The price-earning ratio of private sector manufacturing companies has hit a six-year low. A sample of 302 profit making companies from the sector shows that their P/E has tumbled from 17.32 in 1994-95 to 9.92 in 2000-2001.

Market experts say that the fall in the ratio reflects the market's concern over the viability of the Indian manufacturing sector in the emerging scenario which requires companies to be more competitive in order to survive.

Interestingly, the companies in the sample had a compounded annual growth rate of 10 per cent in net profit and a CAGR of 15.2 per cent in sales income during the past six years. Yet, the aggregate market capitalisation had a negligible CAGR of 0.02 per cent during the period.

The trend clearly reflects the market efficiency and vision, by which it takes into account not only the current earnings of a company but also potential earnings in future.

"The current market is not at the mercy of operators who earlier used to manipulate liquidity in individual stocks. The institutions now play a prominent role," Jigar Shah, head of research, K R Choksey Shares and Securities, said.

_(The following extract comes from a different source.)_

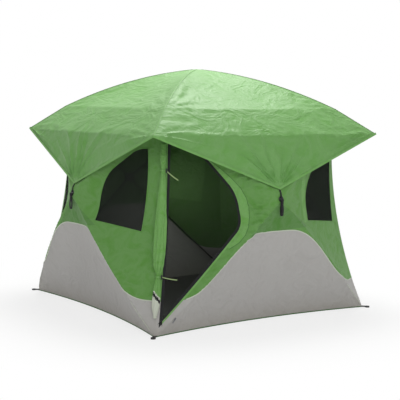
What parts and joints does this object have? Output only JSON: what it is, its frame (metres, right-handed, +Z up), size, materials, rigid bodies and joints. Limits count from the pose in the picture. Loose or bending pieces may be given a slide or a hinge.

Observers say that the stock valuation of these companies will change either in expectations of foreign investment coming into the company or a change in the outlook on future demand, which is very uncertain now.

Of the 86 manufacturing sectors classified in the stock exchange, 76 are currently traded at a P/E of below 10. Of this, 54 are quoting at a ratio of 5 or lower.

The only sector to have bucked the trend in the last six years was petrochemicals, reporting a rise in the P/E during the last six years.

The sector traded at a P/E of 15.48 and managed a 16.5 per cent CAGR in net profit over the last six years. Reliance Industries, which dominates the sector, has a P/E of 15.6.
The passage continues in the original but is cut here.